В отличие от многих друзей Чехова Плещеев сочувственно отнесся к его поездке на Сахалин и с напряженным интересом ожидал встречи с ним, чтобы познакомиться с впечатлениями, вынесенными им из путешествия на «каторжный остров». «Рассказов о вашем путешествии все мы, знающие вас, жаждем как манны небесной» (12 января 1891 г.). Плещеев понимал, что это путешествие, предпринятое для изучения условий жизни и быта каторжных и ссыльных, имеет большое социальное значение. «Беллетристика с этим путешествием ничего общего не имеет»,— объяснял он в письме от 2 сентября 1891 г. к П. И. Вейнбергу, который ошибочно видел смысл поездки в собирании новых тем и сюжетов, которые якобы иссякли у писателя (ИРЛИ, ф. 62, оп. 3, № 375, л. 5,6 об.).
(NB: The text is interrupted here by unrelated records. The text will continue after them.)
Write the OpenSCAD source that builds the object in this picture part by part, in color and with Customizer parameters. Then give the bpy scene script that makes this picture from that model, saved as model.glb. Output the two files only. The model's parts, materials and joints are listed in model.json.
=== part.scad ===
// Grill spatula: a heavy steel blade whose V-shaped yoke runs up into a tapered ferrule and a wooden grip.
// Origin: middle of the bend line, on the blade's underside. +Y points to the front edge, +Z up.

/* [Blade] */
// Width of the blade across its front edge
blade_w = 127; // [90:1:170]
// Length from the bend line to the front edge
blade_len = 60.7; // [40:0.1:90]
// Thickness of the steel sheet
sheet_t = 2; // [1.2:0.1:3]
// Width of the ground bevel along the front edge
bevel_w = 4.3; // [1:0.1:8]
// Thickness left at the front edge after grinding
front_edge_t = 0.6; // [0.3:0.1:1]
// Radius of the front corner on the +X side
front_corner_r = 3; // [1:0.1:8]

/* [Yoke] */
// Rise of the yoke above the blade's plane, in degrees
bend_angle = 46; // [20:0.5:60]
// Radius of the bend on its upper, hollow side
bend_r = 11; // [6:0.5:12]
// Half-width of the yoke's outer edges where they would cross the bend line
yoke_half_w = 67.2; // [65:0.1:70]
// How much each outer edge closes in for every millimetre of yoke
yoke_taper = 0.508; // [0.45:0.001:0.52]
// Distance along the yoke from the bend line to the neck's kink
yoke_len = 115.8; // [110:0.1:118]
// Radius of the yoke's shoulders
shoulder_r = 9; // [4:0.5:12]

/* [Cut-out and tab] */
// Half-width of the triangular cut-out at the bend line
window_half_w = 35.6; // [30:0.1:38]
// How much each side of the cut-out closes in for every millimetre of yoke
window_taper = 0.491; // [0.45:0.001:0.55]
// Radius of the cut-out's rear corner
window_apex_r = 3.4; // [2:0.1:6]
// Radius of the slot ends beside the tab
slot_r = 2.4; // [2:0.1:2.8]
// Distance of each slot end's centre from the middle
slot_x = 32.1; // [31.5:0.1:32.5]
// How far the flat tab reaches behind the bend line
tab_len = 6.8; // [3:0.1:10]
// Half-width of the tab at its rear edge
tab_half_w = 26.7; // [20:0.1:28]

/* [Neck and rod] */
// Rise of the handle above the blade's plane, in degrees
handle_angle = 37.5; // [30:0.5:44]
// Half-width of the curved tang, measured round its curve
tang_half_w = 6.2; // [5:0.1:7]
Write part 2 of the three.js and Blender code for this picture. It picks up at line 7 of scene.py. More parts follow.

В свете сказанного нам кажется не совсем правильным утверждение К. И. Чуковского, считающего, что из «бесчисленных друзей и знакомых Чехова ни один даже отдаленно не понял ни смысла, ни цели его поездки на каторгу» (К. Чуковский. Антон Чехов. —Журн. «Москва», 1957, № 2, стр. 127).
Дружеские личные отношения между Чеховым и Плещеевым создавали благоприятную почву для их литературного общения. В письмах к Плещееву Чехов часто и охотно, с полным доверием, сообщал о своих творческих замыслах, рассказывал о тех сомнениях и трудностях, которые возникали у него при работе над новыми произведениями (см., например, XIV, 168, 176, 184—185). Плещеев, со своей стороны, так же охотно откликался на письма Чехова и подробно излагал свои мысли о новых его произведениях, высказывал общие суждения по вопросам литературы, журналистики, общественной жизни. Это и делает особенно интересной их переписку, в частности письма Плещеева, в которых, как правило, личные, бытовые темы занимают подчиненное место.
2
В противовес тем, кто считал Чехова автором незначительных «бессюжетных», «бессодержательных» рассказов, Плещеев доказывал, что Чехов — «самый большой талант из всех современных, т. е. молодых писателей». Поэт горячо отстаивал это суждение: «Если б он даже ничего, кроме маленьких рассказов, не написал, —разве объем что-нибудь значит в художественном произведении?» Даже и в этом случае, по словам Плещеева, его творчество имело бы немалое значение для русской литературы (ИРЛИ, ф. 62, оп. 3, № 375, л. 5 об. —6).
Но особенно восторженно встретил поэт первую крупную вещь Чехова «Степь». Многие критики 1880-х годов, хотя и признавали талант Чехова, не сумели правильно оценить эту повесть. Одним из таких узких и односторонних отзывов о «Степи» был отзыв Михайловского. Не найдя в повести соответствия своим народническим воззрениям, он обвинил Чехова в безыдейности, в общественном индифферентизме, в том, что писатель идет «по дороге, не знамо куда и не знамо зачем» (письмо Михайловского к Чехову от 15 февраля 1888 г.—«Слово», стр. 216—217).